What can the Saginaw Yacht Club do? It must start to physically inhabit space in terms of civil disobedience. It must start gardening, adorning, infusing the space with non-regulated activities otherwise the Yacht Club may be no more than what it already is: a state approved picnic site.

[1] By “anarchism” I’m referring to the political theories of classical anarchism, also known as “Libertarian Socialism”

[2] Angela Davis wrote an excellent book examining the historical and social context of prisons, Are Prisons Obsolete? Every citizen of the United States should read this book.

[3] I’ve sat at the Saginaw Yacht Club day after day fantasizing with all my might what a libertarian-socialist (a.k.a. anarchistic) city would look like. I couldn’t. My possible cities had too many holes in it to be believable. The most believable visions of anarchical society I envisioned no longer had the form of a modern city.

[4] Are public parks really public? Potthoff Park, the location on which the Saginaw Yacht Club resides, had been sliced off for private developing interests.

[5] In the state of Michigan, when house size is not stipulated by a zoning regulation, 120 square feet is the required minimum house size. Although this law may protect renters from sleazy developer hawks, it also makes it illegal to build miniature houses, live in tents on one’s own property, among other things which directly penalize anyone who’s life is outside the boundaries of the capitalist ideal.

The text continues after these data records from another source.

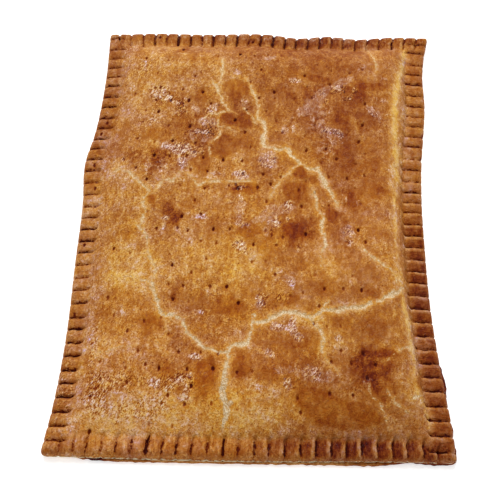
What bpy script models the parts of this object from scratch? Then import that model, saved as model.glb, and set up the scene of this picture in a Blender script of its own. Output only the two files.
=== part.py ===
# A baked tray empanada: a low domed top crust with crimped edges, closed over
# its filling, on a flat bottom crust whose edge shows under the front rim.
# +Z is up, the front edge is at -Y, and the part stands on the plane z = 0.

import bpy
import bmesh
import numpy as np

# Driving dimensions, in millimetres.
WIDTH = 300.0                # nominal size across, along X
LENGTH = 405.0               # nominal size front to back, along Y
CRIMPS_ACROSS = 27           # crimp lobes along the front and back edges
CRIMPS_ALONG = 36            # crimp lobes along each side edge
CORNER_RADIUS = 6.0

SHEET_THICKNESS = 3.7        # the flat bottom crust
SHEET_GAP = 0.3              # clearance between the two crusts
EDGE_HEIGHT = 6.2            # top crust's outermost line above the base plane
RIM_HEIGHT = 11.5            # top of the crimped rim
RIM_ROUNDING = 5.5           # how far in the rim reaches its full height
DOME_RISE = 13.5             # filling's height above the rim
UNDERCUT = 1.0               # how far the top crust's side leans in below

GROOVE_DEPTH = 2.8           # between two crimp lobes
GROOVE_HALF_WIDTH = 1.3
LOBE_FALL = 1.1              # how far a lobe rounds off towards its grooves
LOBE_SCALLOP = {"left": 0.5, "right": 1.2, "front": 0.7, "back": 1.4}
SCALLOP_REACH = 7.0          # the outline's dips at the grooves fade out over this
CRIMP_START = 3.5            # crimps fade in over this distance from the edge
CRIMP_FADE = (12.5, 19.0)    # and fade out between these distances

# The crimps were pressed by hand: grooves differ in depth and drift along the edge.
GROOVE_DEPTH_SPREAD = (0.5, 1.25)
GROOVE_JITTER = 0.7
CRIMP_SEEDS = {"left": 11, "right": 12, "front": 13, "back": 14}
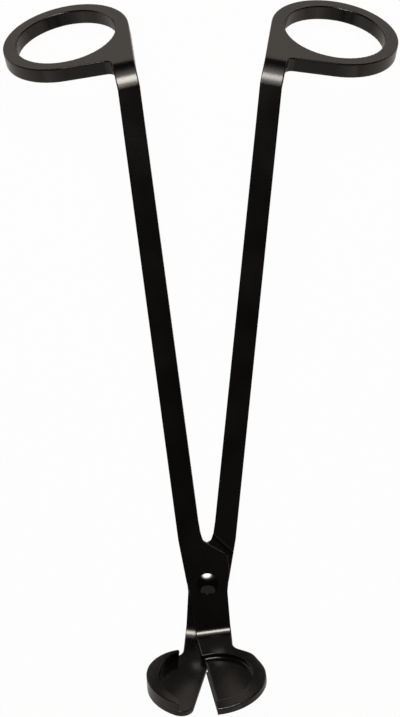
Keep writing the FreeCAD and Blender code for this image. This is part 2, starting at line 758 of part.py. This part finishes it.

[6] Ginzburg (1892 – 1946) was a preeminent architect whose ideas about how space facilitates ideology predates Lefebvre’s argument. Ginzburg, along with his soviet contemporaries, developed the idea of “Disurbanism” – the slow deconstruction of cities. Cities were viewed as upholding capitalist ideals and class stratification in a way that was impossible for a Socialist reality to take root. So Ginzburg proposed Disurban settlements, in which small settlements of 100 or less would live throughout the country side, living collectively, growing their own food, all connected by a system of monorails. Magnetic levitation monorails were proposed to allow various public buildings to float to and from settlements.